> _YOUR TASK_:
Look through the material below and copy exactly the lines from the line with "for leftover in" to the line with "zip(*points))), Vector(map(max, zip(*points)))", those two lines included.

> _PROVIDED MATERIAL_:
======

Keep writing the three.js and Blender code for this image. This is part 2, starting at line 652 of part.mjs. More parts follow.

======

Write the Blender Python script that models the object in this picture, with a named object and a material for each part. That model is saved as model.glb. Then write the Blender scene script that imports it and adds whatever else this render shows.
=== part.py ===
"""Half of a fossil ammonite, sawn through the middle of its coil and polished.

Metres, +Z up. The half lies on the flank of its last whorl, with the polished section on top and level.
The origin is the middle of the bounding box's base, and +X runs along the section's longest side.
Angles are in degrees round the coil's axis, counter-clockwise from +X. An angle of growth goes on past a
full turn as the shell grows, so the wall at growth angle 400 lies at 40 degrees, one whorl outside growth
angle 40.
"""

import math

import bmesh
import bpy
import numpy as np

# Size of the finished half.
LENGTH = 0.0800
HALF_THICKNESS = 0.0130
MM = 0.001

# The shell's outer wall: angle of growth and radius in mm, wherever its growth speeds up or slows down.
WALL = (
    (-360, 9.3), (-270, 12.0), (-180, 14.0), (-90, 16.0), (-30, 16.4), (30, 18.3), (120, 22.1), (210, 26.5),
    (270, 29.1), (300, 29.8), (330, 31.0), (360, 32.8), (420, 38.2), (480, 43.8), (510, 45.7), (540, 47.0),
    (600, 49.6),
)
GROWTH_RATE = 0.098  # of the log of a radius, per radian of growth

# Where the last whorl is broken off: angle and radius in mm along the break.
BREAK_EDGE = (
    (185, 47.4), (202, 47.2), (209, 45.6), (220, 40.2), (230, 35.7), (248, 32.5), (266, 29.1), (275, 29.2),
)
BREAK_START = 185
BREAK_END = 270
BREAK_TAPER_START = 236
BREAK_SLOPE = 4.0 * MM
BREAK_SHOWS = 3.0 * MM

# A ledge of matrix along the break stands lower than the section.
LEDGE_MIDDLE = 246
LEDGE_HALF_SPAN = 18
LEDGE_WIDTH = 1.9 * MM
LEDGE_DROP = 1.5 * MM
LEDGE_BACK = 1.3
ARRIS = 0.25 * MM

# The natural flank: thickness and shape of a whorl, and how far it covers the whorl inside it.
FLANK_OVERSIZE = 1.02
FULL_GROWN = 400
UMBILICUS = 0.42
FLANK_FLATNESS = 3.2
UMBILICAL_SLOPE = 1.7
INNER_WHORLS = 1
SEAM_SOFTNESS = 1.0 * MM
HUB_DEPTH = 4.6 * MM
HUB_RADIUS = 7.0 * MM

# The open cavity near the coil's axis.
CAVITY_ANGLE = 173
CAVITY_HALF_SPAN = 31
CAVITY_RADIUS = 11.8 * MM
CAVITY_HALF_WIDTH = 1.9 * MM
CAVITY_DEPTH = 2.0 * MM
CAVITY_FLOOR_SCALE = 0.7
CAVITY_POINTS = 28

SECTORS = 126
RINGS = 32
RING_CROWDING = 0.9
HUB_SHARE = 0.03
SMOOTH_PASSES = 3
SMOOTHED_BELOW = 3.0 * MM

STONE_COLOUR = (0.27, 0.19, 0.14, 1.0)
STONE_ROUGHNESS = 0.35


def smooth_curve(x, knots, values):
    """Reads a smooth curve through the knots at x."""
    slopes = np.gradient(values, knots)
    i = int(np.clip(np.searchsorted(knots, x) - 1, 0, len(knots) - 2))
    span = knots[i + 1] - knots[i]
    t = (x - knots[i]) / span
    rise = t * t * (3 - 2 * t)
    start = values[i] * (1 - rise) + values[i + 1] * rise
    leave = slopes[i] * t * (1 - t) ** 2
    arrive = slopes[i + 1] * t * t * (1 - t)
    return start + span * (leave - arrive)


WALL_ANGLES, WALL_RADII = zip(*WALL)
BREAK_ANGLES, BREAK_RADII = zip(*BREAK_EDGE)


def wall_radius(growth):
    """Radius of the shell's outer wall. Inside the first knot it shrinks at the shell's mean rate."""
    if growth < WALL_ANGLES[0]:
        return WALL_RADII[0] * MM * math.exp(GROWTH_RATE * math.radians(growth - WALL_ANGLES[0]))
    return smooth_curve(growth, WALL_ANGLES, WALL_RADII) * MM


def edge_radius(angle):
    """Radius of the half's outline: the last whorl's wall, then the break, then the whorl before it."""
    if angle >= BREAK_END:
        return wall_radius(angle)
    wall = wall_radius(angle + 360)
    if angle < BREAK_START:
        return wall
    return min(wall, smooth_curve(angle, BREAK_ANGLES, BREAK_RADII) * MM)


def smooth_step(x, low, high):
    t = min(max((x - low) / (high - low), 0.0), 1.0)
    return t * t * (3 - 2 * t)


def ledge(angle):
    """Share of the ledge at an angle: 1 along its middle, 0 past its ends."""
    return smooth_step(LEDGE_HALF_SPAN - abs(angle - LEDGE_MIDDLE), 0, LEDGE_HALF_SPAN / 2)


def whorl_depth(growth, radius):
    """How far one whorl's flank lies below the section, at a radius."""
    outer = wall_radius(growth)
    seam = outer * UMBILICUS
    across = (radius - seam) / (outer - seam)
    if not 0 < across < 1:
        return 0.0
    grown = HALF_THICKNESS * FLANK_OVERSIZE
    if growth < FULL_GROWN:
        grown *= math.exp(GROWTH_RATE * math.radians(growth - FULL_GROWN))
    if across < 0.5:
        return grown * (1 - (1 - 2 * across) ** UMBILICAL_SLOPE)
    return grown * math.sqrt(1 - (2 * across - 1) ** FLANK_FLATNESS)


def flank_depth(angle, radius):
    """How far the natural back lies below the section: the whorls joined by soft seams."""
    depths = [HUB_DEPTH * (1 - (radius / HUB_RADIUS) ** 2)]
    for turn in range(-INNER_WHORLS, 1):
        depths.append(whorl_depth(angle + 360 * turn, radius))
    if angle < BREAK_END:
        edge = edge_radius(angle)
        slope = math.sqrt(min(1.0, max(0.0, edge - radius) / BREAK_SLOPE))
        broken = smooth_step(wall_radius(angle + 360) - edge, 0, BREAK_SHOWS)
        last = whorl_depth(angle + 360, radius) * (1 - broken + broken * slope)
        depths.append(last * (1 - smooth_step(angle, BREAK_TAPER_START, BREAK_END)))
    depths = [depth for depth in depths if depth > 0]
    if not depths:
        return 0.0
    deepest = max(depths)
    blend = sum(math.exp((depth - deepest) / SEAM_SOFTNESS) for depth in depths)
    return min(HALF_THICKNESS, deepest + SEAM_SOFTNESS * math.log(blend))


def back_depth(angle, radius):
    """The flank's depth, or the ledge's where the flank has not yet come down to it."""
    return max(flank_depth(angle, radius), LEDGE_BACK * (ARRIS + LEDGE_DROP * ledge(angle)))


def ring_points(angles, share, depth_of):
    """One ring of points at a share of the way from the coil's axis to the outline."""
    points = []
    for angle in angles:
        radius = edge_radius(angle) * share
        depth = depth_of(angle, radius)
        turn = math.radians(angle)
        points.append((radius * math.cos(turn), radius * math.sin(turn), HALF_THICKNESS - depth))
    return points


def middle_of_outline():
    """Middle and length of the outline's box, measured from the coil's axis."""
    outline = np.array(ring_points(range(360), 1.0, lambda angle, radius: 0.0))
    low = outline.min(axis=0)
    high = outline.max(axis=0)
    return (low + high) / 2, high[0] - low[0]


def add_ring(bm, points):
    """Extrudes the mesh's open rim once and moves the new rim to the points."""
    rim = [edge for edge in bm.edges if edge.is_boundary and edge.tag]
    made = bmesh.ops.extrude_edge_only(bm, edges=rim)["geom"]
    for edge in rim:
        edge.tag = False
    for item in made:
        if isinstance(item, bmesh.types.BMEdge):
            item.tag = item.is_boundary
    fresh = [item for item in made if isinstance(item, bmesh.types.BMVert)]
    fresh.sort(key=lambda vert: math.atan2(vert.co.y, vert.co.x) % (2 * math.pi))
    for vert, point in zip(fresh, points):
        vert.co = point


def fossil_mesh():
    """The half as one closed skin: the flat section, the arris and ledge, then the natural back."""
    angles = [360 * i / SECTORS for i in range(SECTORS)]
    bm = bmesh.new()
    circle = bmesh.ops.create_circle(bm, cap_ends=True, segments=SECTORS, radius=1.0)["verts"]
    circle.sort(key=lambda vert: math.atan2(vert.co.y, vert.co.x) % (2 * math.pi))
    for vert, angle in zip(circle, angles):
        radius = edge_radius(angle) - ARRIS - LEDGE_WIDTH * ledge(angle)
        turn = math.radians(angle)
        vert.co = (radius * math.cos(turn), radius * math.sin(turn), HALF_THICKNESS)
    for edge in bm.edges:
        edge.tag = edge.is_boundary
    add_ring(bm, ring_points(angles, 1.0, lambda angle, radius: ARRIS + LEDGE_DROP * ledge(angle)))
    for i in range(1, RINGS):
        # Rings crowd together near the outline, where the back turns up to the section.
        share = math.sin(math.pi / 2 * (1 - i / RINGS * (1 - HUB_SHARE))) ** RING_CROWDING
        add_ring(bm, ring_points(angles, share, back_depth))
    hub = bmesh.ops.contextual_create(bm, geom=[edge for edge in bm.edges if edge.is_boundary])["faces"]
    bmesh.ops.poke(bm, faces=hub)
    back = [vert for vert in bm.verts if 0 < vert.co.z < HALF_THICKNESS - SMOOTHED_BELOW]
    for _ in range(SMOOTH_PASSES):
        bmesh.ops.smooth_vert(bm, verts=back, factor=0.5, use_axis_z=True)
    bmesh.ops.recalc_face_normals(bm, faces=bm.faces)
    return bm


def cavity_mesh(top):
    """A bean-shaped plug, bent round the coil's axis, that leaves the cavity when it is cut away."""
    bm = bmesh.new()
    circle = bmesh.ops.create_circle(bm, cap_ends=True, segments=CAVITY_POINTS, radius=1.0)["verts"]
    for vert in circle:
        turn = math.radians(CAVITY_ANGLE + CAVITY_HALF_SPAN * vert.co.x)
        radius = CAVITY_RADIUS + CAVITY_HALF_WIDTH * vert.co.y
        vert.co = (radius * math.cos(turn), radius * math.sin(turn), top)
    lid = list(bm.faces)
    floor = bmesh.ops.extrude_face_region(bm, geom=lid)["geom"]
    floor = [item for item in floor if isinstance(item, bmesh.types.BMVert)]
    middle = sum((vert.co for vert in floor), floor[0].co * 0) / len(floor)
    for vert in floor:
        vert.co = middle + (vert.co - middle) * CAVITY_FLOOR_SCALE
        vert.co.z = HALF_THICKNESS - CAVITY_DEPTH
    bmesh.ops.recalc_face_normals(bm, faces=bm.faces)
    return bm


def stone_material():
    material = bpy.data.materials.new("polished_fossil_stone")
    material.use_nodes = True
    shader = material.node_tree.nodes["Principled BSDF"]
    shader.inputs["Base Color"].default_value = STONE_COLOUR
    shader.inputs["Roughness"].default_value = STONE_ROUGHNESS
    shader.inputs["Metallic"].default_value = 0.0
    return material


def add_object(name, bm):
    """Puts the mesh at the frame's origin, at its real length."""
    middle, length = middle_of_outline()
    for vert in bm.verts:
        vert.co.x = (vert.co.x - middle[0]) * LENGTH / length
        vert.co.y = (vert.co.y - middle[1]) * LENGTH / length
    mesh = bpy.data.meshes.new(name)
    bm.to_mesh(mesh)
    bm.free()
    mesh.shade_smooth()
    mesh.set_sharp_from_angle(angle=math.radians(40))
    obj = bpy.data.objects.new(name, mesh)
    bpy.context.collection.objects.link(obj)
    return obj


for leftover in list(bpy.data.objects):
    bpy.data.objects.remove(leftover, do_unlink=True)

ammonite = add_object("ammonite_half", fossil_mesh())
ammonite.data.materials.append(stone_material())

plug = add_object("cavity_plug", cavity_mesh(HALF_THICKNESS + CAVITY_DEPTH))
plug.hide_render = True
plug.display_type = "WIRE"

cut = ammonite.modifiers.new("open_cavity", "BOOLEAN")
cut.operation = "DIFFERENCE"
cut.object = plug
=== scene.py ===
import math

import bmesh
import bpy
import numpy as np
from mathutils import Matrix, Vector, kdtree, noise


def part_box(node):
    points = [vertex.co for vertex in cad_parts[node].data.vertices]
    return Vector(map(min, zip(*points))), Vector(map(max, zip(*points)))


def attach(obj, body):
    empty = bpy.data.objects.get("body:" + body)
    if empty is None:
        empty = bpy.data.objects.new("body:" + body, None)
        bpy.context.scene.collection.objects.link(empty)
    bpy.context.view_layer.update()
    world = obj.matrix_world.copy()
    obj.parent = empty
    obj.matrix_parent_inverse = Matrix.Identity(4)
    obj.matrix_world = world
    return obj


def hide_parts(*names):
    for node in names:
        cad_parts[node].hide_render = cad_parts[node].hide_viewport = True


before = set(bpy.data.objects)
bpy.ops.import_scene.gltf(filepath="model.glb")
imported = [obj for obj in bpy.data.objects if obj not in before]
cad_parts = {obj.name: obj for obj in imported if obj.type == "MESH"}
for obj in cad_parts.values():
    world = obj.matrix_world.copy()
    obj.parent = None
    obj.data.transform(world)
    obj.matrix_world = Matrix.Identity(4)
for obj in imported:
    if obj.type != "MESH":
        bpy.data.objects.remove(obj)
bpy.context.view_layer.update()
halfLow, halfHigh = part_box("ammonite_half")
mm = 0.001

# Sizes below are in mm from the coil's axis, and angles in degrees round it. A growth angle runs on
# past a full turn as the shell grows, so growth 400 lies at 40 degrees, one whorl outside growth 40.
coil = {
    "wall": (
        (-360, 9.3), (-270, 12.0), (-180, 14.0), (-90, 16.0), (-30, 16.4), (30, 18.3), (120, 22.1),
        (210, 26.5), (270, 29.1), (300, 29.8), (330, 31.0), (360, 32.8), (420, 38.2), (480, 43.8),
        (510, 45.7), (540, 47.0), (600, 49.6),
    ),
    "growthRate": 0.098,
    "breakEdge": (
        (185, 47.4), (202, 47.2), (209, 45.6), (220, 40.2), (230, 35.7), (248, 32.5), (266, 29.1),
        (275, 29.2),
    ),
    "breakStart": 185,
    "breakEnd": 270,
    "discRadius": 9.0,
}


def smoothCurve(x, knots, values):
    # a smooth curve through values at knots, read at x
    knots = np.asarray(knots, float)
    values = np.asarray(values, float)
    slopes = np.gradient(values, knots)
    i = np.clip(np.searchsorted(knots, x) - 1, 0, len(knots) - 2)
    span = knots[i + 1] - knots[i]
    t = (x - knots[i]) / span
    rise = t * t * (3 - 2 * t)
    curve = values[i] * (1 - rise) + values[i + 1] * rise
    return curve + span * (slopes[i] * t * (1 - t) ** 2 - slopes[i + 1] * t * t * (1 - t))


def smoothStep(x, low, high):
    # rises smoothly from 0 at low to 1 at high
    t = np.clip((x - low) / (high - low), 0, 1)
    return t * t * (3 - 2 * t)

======

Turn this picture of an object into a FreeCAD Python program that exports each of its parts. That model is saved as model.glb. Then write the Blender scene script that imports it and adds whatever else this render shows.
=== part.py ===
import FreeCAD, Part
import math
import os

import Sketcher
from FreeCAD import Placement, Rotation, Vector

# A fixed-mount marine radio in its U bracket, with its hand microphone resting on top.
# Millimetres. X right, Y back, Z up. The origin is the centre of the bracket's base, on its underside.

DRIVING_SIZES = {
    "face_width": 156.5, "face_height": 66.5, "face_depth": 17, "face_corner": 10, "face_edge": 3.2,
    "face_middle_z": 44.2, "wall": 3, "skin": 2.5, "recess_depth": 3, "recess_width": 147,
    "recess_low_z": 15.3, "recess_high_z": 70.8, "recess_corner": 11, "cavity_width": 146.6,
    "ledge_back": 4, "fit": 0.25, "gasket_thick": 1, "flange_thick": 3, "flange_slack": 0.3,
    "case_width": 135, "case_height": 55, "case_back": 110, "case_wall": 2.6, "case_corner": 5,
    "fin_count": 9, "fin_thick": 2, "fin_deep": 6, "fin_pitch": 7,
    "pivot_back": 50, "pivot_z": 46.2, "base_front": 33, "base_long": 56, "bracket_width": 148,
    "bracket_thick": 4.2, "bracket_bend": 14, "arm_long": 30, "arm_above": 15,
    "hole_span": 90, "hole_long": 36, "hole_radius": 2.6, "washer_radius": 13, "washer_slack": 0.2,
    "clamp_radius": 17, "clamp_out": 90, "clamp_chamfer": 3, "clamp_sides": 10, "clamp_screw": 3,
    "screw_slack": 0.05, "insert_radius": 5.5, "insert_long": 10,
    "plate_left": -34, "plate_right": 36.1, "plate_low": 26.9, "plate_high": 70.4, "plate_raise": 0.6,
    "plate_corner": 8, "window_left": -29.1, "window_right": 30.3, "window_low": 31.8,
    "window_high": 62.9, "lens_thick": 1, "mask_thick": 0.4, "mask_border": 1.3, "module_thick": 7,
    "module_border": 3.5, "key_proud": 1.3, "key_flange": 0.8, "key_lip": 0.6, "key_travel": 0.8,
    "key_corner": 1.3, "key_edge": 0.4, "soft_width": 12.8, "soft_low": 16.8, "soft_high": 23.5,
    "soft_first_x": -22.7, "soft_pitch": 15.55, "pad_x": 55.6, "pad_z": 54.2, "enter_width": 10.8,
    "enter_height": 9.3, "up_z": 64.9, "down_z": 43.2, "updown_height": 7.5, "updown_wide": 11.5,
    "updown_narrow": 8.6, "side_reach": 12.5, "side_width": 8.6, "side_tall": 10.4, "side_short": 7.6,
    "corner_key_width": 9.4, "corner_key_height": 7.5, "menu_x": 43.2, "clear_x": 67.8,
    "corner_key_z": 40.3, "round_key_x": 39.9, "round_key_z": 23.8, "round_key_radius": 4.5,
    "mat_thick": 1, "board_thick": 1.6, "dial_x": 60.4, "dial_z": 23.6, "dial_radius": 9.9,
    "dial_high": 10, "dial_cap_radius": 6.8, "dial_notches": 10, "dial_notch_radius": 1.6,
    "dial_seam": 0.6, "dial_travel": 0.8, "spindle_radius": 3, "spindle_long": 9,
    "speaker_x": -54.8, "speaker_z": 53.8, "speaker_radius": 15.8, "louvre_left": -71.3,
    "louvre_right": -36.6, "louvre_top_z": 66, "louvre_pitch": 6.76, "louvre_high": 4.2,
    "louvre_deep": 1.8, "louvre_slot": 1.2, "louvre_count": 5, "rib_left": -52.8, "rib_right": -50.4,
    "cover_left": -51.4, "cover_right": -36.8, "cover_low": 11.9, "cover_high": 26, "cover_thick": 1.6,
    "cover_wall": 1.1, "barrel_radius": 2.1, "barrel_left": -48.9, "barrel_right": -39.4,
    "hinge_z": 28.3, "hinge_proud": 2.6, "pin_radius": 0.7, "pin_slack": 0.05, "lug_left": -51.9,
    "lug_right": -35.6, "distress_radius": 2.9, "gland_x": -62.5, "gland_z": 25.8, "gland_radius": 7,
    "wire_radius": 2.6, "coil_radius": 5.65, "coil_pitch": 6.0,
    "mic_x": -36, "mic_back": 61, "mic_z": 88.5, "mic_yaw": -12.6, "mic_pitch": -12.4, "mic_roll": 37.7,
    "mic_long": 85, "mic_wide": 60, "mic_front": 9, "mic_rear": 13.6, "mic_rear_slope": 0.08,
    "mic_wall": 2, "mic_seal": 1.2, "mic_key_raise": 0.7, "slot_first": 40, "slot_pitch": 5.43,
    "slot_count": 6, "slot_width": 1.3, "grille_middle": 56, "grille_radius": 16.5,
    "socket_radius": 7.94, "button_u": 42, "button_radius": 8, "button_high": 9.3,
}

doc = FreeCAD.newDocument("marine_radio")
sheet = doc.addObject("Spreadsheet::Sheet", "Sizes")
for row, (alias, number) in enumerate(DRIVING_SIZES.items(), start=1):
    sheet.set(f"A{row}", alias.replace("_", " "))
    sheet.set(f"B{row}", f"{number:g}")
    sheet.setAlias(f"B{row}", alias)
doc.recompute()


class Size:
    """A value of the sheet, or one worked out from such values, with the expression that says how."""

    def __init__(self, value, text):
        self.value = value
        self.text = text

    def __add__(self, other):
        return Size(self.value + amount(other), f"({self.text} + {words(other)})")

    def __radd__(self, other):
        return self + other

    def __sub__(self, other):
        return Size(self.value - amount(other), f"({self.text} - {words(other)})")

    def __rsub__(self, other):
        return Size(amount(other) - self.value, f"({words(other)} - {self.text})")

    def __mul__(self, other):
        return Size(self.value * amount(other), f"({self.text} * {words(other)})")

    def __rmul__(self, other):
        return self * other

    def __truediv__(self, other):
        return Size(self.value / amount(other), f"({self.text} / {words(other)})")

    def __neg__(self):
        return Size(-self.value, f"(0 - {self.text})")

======

> _FINISHED TASK_:
for leftover in list(bpy.data.objects):
    bpy.data.objects.remove(leftover, do_unlink=True)

ammonite = add_object("ammonite_half", fossil_mesh())
ammonite.data.materials.append(stone_material())

plug = add_object("cavity_plug", cavity_mesh(HALF_THICKNESS + CAVITY_DEPTH))
plug.hide_render = True
plug.display_type = "WIRE"

cut = ammonite.modifiers.new("open_cavity", "BOOLEAN")
cut.operation = "DIFFERENCE"
cut.object = plug
=== scene.py ===
import math

import bmesh
import bpy
import numpy as np
from mathutils import Matrix, Vector, kdtree, noise


def part_box(node):
    points = [vertex.co for vertex in cad_parts[node].data.vertices]
    return Vector(map(min, zip(*points))), Vector(map(max, zip(*points)))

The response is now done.